[Records with modeling code]
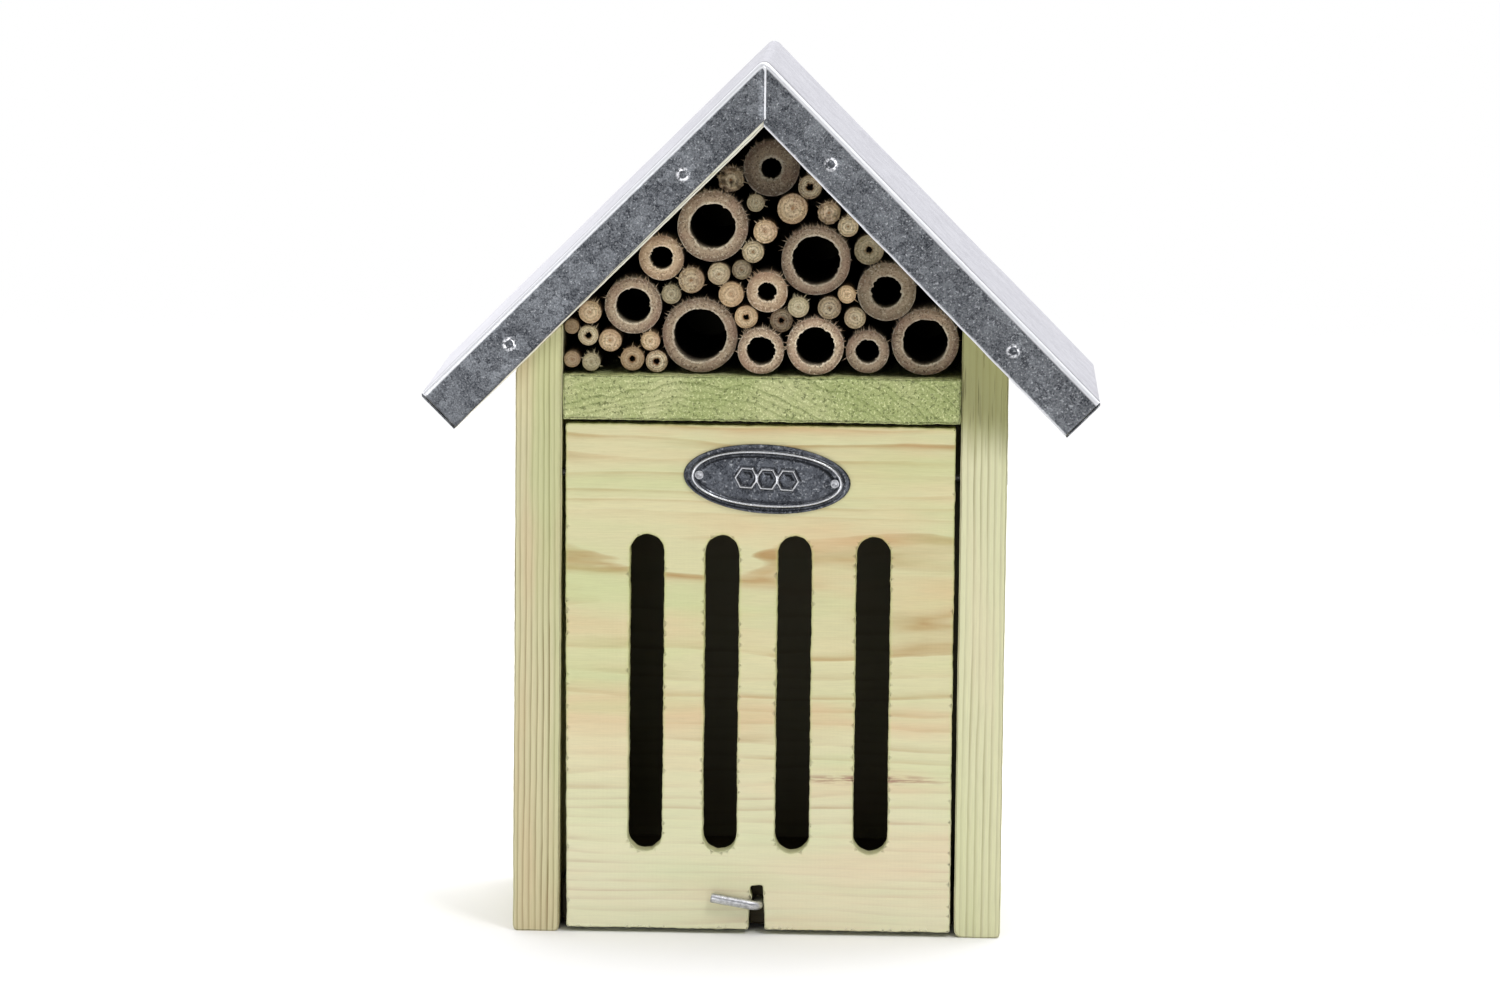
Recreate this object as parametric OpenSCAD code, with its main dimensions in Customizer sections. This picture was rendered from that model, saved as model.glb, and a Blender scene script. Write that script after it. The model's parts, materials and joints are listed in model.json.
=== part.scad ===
// Insect hotel: a small pine house under a folded zinc roof. Bamboo tubes and
// reed stems fill the gable, and a slotted front panel hangs from two nails
// over an empty chamber. The front faces -Y, and the base stands on z = 0.

/* [Body] */
// Width across the outer faces of the side boards
body_w = 175.6; // [174:0.2:180]
// Depth from the front edges to the back of the back board
body_d = 106; // [96:1:120]
// Thickness of the side boards
side_t = 16.9; // [15:0.1:17]
// Thickness of the back board
back_t = 12; // [10:0.5:15]
// Thickness of the shelf and the floor board
shelf_t = 16.4; // [14:0.2:18]
// Height of the shelf's upper face
shelf_top = 201.9; // [196:0.1:202]
// Height of the floor board's underside, which clears what the house stands on
floor_bottom = 2; // [0:0.5:3]
// Chamfer on the right side board's lower inner corner
foot_chamfer = 1.6; // [0.5:0.1:3]

/* [Roof] */
// Width across the eaves
roof_w = 240.8; // [236:0.2:260]
// Height of the ridge's sharp corner, before it is rounded
ridge_z = 315.9; // [315:0.1:325]
// How far the roof stands out in front of the body
overhang = 16; // [12:0.5:20]
// Thickness of the roof's sheet metal
sheet_t = 0.6; // [0.4:0.1:1]
// Depth of the sheet's turned-down edges
fold_depth = 17; // [14:0.5:18]
// Outer radius of the fold along the ridge
ridge_r = 3; // [2:0.5:4]
// Outer radius of the folds along the other edges
edge_r = 1.2; // [1:0.1:2]
// Thickness of the left roof board, whose edge shows below the sheet
left_roof_t = 16.6; // [16:0.1:18]
// Thickness of the right roof board
right_roof_t = 15.2; // [14:0.1:16]

/* [Front panel] */
// Thickness of the front panel
panel_t = 8; // [7:0.5:10]
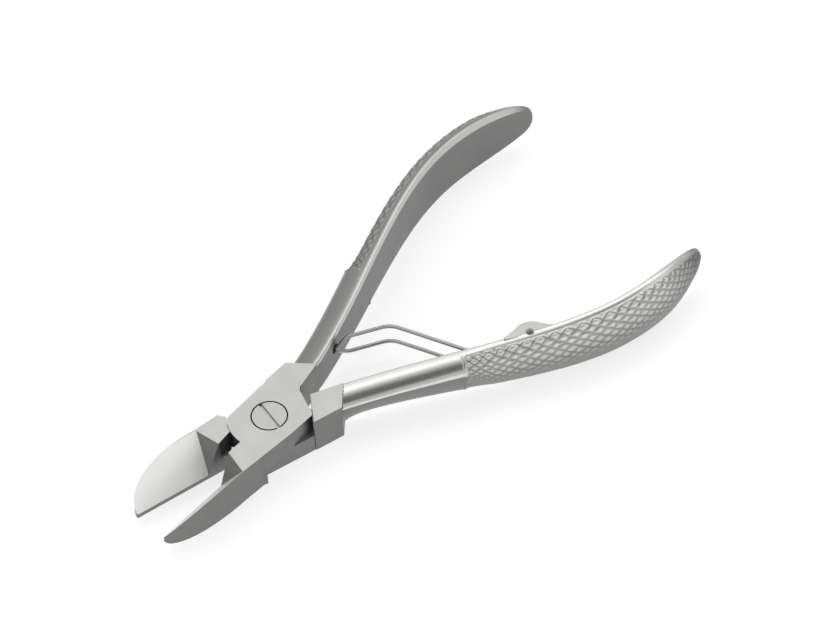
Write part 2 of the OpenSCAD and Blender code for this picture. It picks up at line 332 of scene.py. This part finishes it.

#### WHAT THIS TASK INVOLVES:
Every entry should be printed again exactly as written.

#### CORRECT OUTPUT:
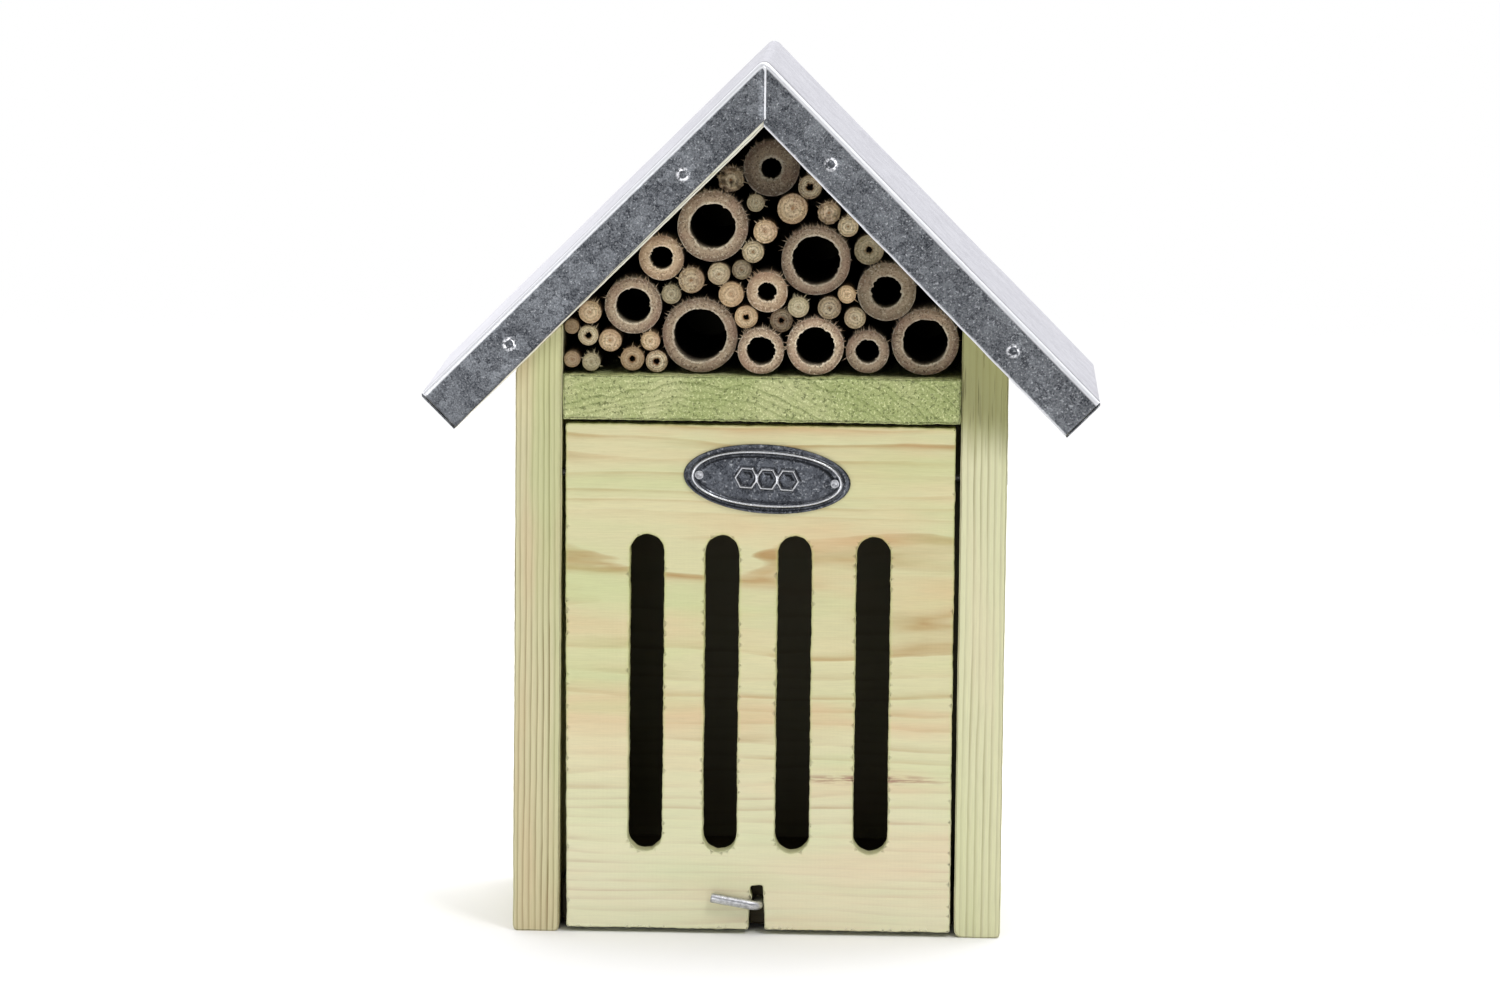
Recreate this object as parametric OpenSCAD code, with its main dimensions in Customizer sections. This picture was rendered from that model, saved as model.glb, and a Blender scene script. Write that script after it. The model's parts, materials and joints are listed in model.json.
=== part.scad ===
// Insect hotel: a small pine house under a folded zinc roof. Bamboo tubes and
// reed stems fill the gable, and a slotted front panel hangs from two nails
// over an empty chamber. The front faces -Y, and the base stands on z = 0.

/* [Body] */
// Width across the outer faces of the side boards
body_w = 175.6; // [174:0.2:180]
// Depth from the front edges to the back of the back board
body_d = 106; // [96:1:120]
// Thickness of the side boards
side_t = 16.9; // [15:0.1:17]
// Thickness of the back board
back_t = 12; // [10:0.5:15]
// Thickness of the shelf and the floor board
shelf_t = 16.4; // [14:0.2:18]
// Height of the shelf's upper face
shelf_top = 201.9; // [196:0.1:202]
// Height of the floor board's underside, which clears what the house stands on
floor_bottom = 2; // [0:0.5:3]
// Chamfer on the right side board's lower inner corner
foot_chamfer = 1.6; // [0.5:0.1:3]

/* [Roof] */
// Width across the eaves
roof_w = 240.8; // [236:0.2:260]
// Height of the ridge's sharp corner, before it is rounded
ridge_z = 315.9; // [315:0.1:325]
// How far the roof stands out in front of the body
overhang = 16; // [12:0.5:20]
// Thickness of the roof's sheet metal
sheet_t = 0.6; // [0.4:0.1:1]
// Depth of the sheet's turned-down edges
fold_depth = 17; // [14:0.5:18]
// Outer radius of the fold along the ridge
ridge_r = 3; // [2:0.5:4]
// Outer radius of the folds along the other edges
edge_r = 1.2; // [1:0.1:2]
// Thickness of the left roof board, whose edge shows below the sheet
left_roof_t = 16.6; // [16:0.1:18]
// Thickness of the right roof board
right_roof_t = 15.2; // [14:0.1:16]

/* [Front panel] */
// Thickness of the front panel
panel_t = 8; // [7:0.5:10]
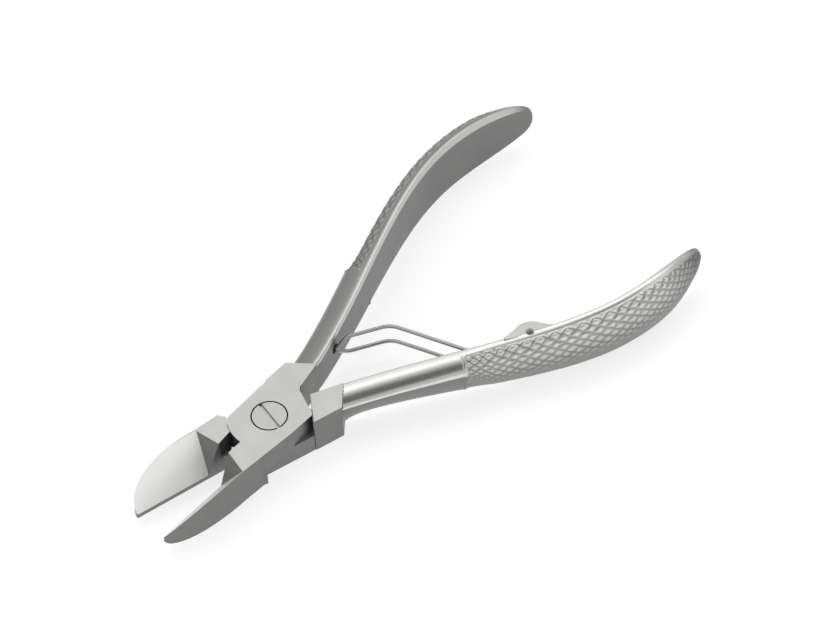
Write part 2 of the OpenSCAD and Blender code for this picture. It picks up at line 332 of scene.py. This part finishes it.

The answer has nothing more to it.